2. From Spacepolitics.com: A chorus of concern is developing over funding for NASA’s Commercial Crew Development 2 initiative. Worries over inadequate funding have spread from NASA Deputy Administrator Lori Garver and George Nield, the FAA’s associate administrator for commercial space development, to NASA’s Aerospace Safety Advisory Panel. On Wednesday, the House Science, Space and Technology Committee plan a hearing on the initiative.

http://bit.ly/voAgtS

A. From Space News: On the eve of the House hearing, NASA issues a bi-monthly progress report on the agency’s Commercial Crew Development initiative. Now in its second round of funding, the program’s aerospace partners are making substantial progress, according to the official agency update.

http://bit.ly/vmr5BF

B. From Florida Today:  State officials and others will announce plans early next week for Boeing to assemble its entry in NASA’s commercial crew development effort, the CST-100, in a former space shuttle hangar at the Kennedy Space Center, the newspaper reports. The work is expected to create 500 jobs.

http://bit.ly/vvGzfN

3. From the Associated Press via the Washington Post: The northern lights illuminate the night skies as far south as Atlanta in response to an intense solar Coronal Mass Ejection that slammed into the Earth’s magnetic field earlier this week.
http://wapo.st/tIITmR

4. From The Huntsville Times: NASA and the science community have only scratched the surface of the International Space Station’s potential, William Gerstenmaier, the agency’s associate administrator for human exploration and operations, tells a Huntsville audience. The agency’s professionals should focus on developing exploration capabilities without focusing on specific deep space destinations, Gerstenmaier says.
http://bit.ly/s0HXw9

A. More from the Huntsville Times: NASA is facing a significant challenge as it embarks on the development of the Space Launch System, the heavy lift rocket and Orion/Multipurpose Crew Vehicle that could take astronauts on future missions beyond Earth orbit.
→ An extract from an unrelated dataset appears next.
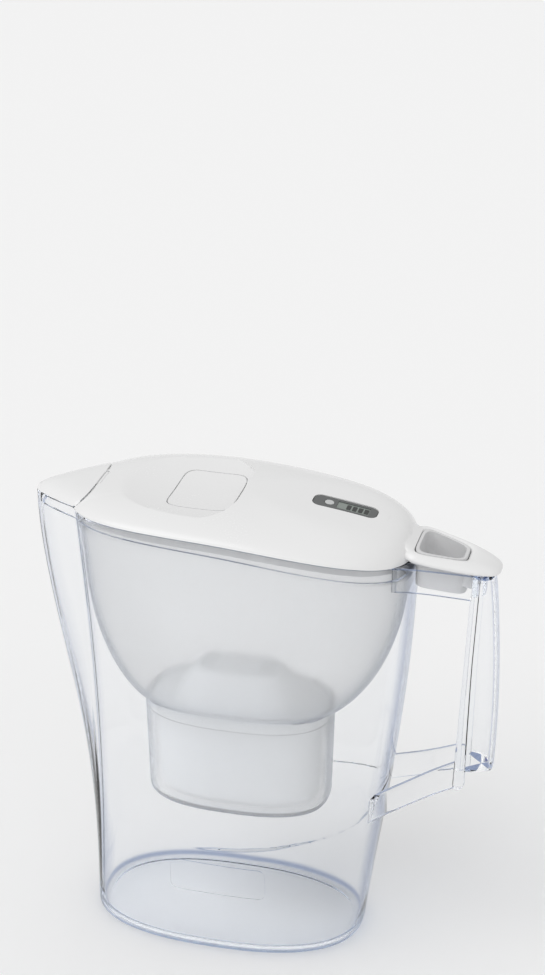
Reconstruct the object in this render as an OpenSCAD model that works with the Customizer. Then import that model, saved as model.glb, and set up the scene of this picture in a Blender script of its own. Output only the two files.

Funding will be a constraint. “Flat is the new increase,” one agency official tells an audience of professionals at the von Braun Symposium.

http://bit.ly/rDafAP

5. From the New York Times: Enterprise, the NASA test shuttle orbiter awarded to New York City’s Intrepid Sea, Air and Space Museum for public display in April has a new suitor, the Museum of Flight in Seattle, Wash. When it was revealed the Intrepid does not yet have the facilities for the display, display venues in Houston and Dayton, Ohio revived their efforts to house Enterprise.
http://nyti.ms/v0cdCF

6. From the Wall Street Journal: Virgin Galactic is looking toward 2013 to begin commercial passenger flights from its New Mexico base, several years later than initially projected, according to the WSJ.
http://on.wsj.com/s3198s

A. From Space.com: Virgin Galactic passengers will dress in style when they fly. The flight suits envisioned by Virgin Galactic were inspired by the James Bond film classic Moonraker.
http://bit.ly/uLzjGj

7. From the Los Angeles Times: In an op-ed,  the newspaper questions the recent arrest of an elderly woman who tried to sell a bit of moon rock. The woman claims the rock was a gift to her late husband, an aerospace engineer, from Neil Armstrong.